Truly, the Villard project is a substantial link in the chain of John Brown historiography, and the link between 19th century writers and the monumental documentary research of Boyd B. Stutler, who carried the baton into the later 20th century.  In fact, Stutler became such an aficionado on John Brown that by the 1940s, he even helped Villard revise and correct his biography for a later edition.  From the work of Gee and Stutler (which had wound down by 1970), we then have Jean Libby, Palo Alto, Calif. in the field doing research on Brown’s raid and black involvement in Jefferson County in the later 1970s and onward.  Worthy mention should also be made of the extensive work on Brown’s raiders by N. Scott Wolfe, Galena, Ill.  Libby has since prepared the first and most extensive documentation on the photographic images of Brown. --LD [revised]

Another moment in 1910. . .

William H. Hickman (d. 1928)
Methodist minister,  Civil War
Veteran, and Chancellor of
DePauw University
Indiana GenWeb Project
"December 2 marked the 51st anniversary of the execution of John Brown at Charlestown, Virginia.

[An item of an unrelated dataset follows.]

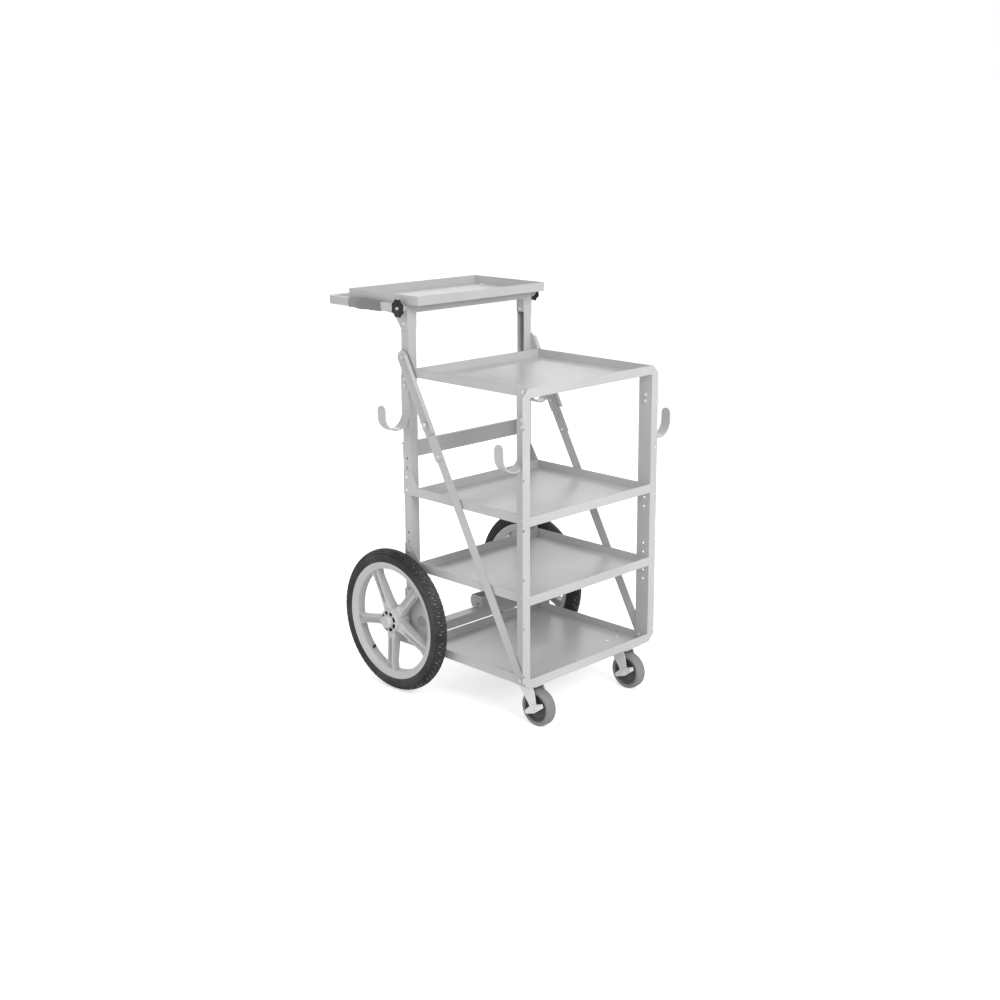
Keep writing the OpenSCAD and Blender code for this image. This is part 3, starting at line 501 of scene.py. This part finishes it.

In commemoration of the event, Rev. Dr. William H. Hickman of Pennville, Indiana gave a lecture in the First Congregational Church of Jamestown on John Brown as the John the Baptist of the Civil War--a lecture which was a masterpiece of its class and the equal of which had seldom if ever been heard from a Jamestown platform. While the audience was being seated, Miss Anna Knowlton played a selection on the organ, peculiarly appropriate to a gathering of this character in that it was an arrangement of patriotic airs."